The Luddite analogy is apt, however its sense is opposite to the way that it’s usually presented.

The Luddites were skilled artisans in the textile industry. They often worked from home, owning spinning and weaving equipment and acting as what we’d call independent contractors today.

The mechanization of the textile industry resulted in work that required less skill and had to be performed in a dangerous factory for suppressed wages that were determined by a cartel of factory owners rather than a robust market of small makers.

Sitting here 200 years on from the Industrial Revolution it seems to be an obvious good.

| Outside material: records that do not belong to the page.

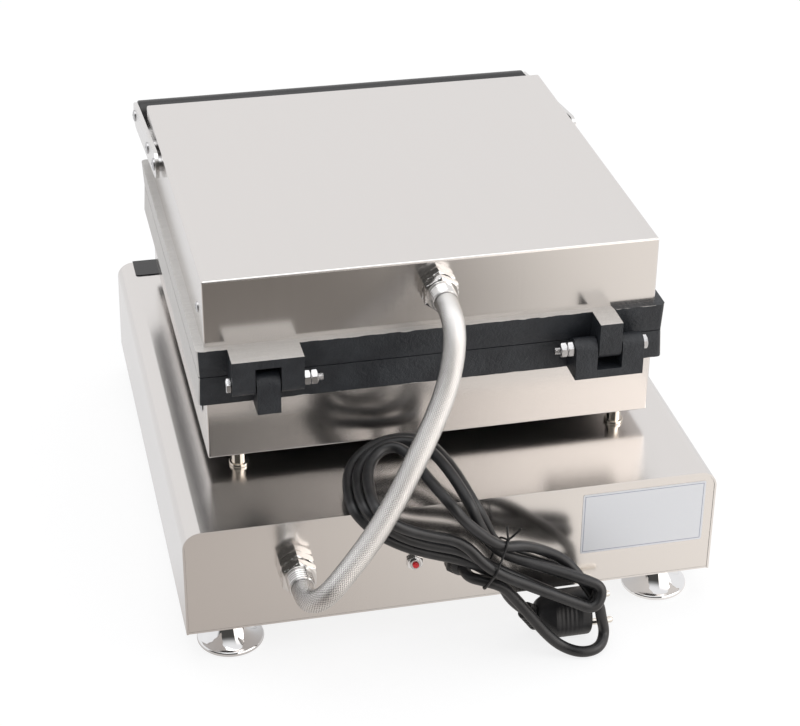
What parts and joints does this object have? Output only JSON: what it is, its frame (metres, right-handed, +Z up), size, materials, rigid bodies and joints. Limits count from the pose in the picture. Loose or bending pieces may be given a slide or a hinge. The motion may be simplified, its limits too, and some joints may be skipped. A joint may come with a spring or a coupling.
{
  "type": "takoyaki maker",
  "caption": "Countertop cooker for balls of batter: hinged pair of pocketed castings under steel pans, on a control base with feet, front handle, braided hose and tied mains cord.",
  "frame": {"origin": "bottom centre of the bounding box without the mains cord, on the table", "axes": "+Z up, +Y towards the hinges and the mains cord, -Y towards the handle and the controls"},
  "size_m": [0.39, 0.5162, 0.265],
  "materials": {
    "stainless": "brushed",
    "cast_metal": "as cast, machined on the parting face",
    "plated_steel": "satin",
    "bright_steel": "polished",
    "heater_sheath": "dark oxide",
    "wool": "fibrous",
    "black_plastic": "satin",
    "black_film": "gloss",
    "black_grip": "satin",
    "steel_shaft": "satin",
    "green_lens": "clear",
    "amber_lens": "clear",
    "red_plastic": "gloss",
    "gland_metal": "satin",
    "braid": "woven",
    "plate_face": "matt",
    "black_rubber": "satin",
    "tie_wire": "satin",
    "nickel_pins": "polished"
  },
  "bodies": {
    "base": {"base_shell": "stainless", "base_rear_panel": "stainless", "base_front_panel": "stainless", "control_overlay": "black_film", "base_bottom_plate": "stainless", "bottom_screws": "plated_steel", "feet": "bright_steel", "foot_nuts": "plated_steel", "support_posts": "bright_steel", "post_bolts": "plated_steel", "wire_sleeve": "plated_steel", "lock_nuts": "plated_steel", "lower_box": "stainless", "lower_box_screws": "plated_steel", "lower_casting": "cast_metal", "lower_heater": "heater_sheath", "lower_clamp_bars": "plated_steel", "lower_clamp_screws": "plated_steel", "lower_insulation": "wool", "hinge_bolt_right": "plated_steel", "hinge_nuts_right": "plated_steel", "thermostat_body": "black_plastic", "thermostat_bulb": "heater_sheath", "timer_body": "black_plastic", "lamp_bodies": "black_plastic", "lamp_lens_power": "green_lens", "lamp_lens_heat": "amber_lens", "switch_housing": "black_plastic", "limiter_body": "plated_steel", "limiter_nut": "plated_steel", "mains_gland": "black_plastic", "base_hose_gland": "gland_metal", "conduit_hose": "braid", "rating_plate": "plate_face", "terminal_block": "black_plastic", "cord_lead": "black_rubber", "cord_hank": "black_rubber", "cord_tie": "tie_wire", "mains_plug": "black_rubber", "plug_pins": "nickel_pins"},
    "lid": {"cover_pan": "stainless", "upper_casting": "cast_metal", "upper_heater": "heater_sheath", "upper_clamp_bars": "plated_steel", "upper_clamp_screws": "plated_steel", "upper_insulation": "wool", "cover_screws": "plated_steel", "cover_hose_gland": "gland_metal", "hinge_bolt_left": "plated_steel", "hinge_nuts_left": "plated_steel", "handle_bar": "black_grip", "handle_arms": "plated_steel", "handle_screws": "plated_steel", "handle_spacers": "plated_steel"},
    "thermostat": {"thermostat_knob": "black_plastic", "thermostat_shaft": "steel_shaft"},
    "timer": {"timer_knob": "black_plastic", "timer_shaft": "steel_shaft"},
    "rocker": {"power_rocker": "black_plastic"},
    "reset": {"reset_button": "red_plastic"}
  },
  "joints": [
    {"name": "lid_hinge", "type": "hinge", "parent": "base", "child": "lid", "pos_m": [0, 0.1413, 0.1922], "axis": [-1, 0, 0], "range_deg": [0, 95], "deforming": ["conduit_hose"]},
    {"name": "thermostat_turn", "type": "hinge", "parent": "base", "child": "thermostat", "pos_m": [0.04, -0.23394, 0.06946], "axis": [0, 0.9835, -0.1809], "range_deg": [0, 270]},
    {"name": "timer_turn", "type": "hinge", "parent": "base", "child": "timer", "pos_m": [0.125, -0.23394, 0.06946], "axis": [0, 0.9835, -0.1809], "range_deg": [0, 300]},
    {"name": "power_rock", "type": "hinge", "parent": "base", "child": "rocker", "pos_m": [-0.14, -0.22312, 0.06747], "axis": [-1, 0, 0], "range_deg": [0, 18]},
    {"name": "reset_push", "type": "slide", "parent": "base", "child": "reset", "axis": [0, -1, 0], "range_m": [0, 0.0015], "stiffness_N_per_m": 300, "springref_m": -0.001}
  ]
}
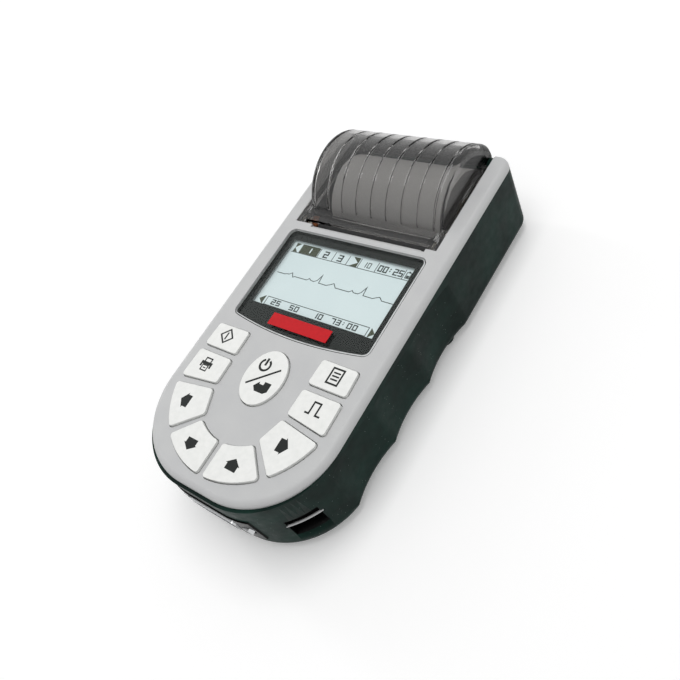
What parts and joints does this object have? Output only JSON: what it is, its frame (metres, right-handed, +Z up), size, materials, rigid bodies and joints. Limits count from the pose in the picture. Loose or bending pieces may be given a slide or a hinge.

But it sure did not sound like an appealing thing to live through if you weren’t one of the few owners of the means of production.

sethammons|5 months ago

The pollution and waste of textiles brings into question the obvious good. Yes, we have $5 shirts. But also yes, we "donate" old clothes and those donations end up clotting the beaches of impoverished nations.

Scrub through this report from ABC so your stomach can do backflips on how bad externalities are not tracked in modern prices:

https://youtu.be/bB3kuuBPVys?si=Lgb4z-nvrXqYkLQt

grafmax|5 months ago

Yeah actually the labor conditions of the working class were horrible as they entered factories, conditions only remedied by the spurs of the labor movement.

mieses|5 months ago

if you took away the factories, the outcomes for the working class were probably worse. it's easy to form polemics against new things that could have done better.

sskates|5 months ago

Being a farmer was worse!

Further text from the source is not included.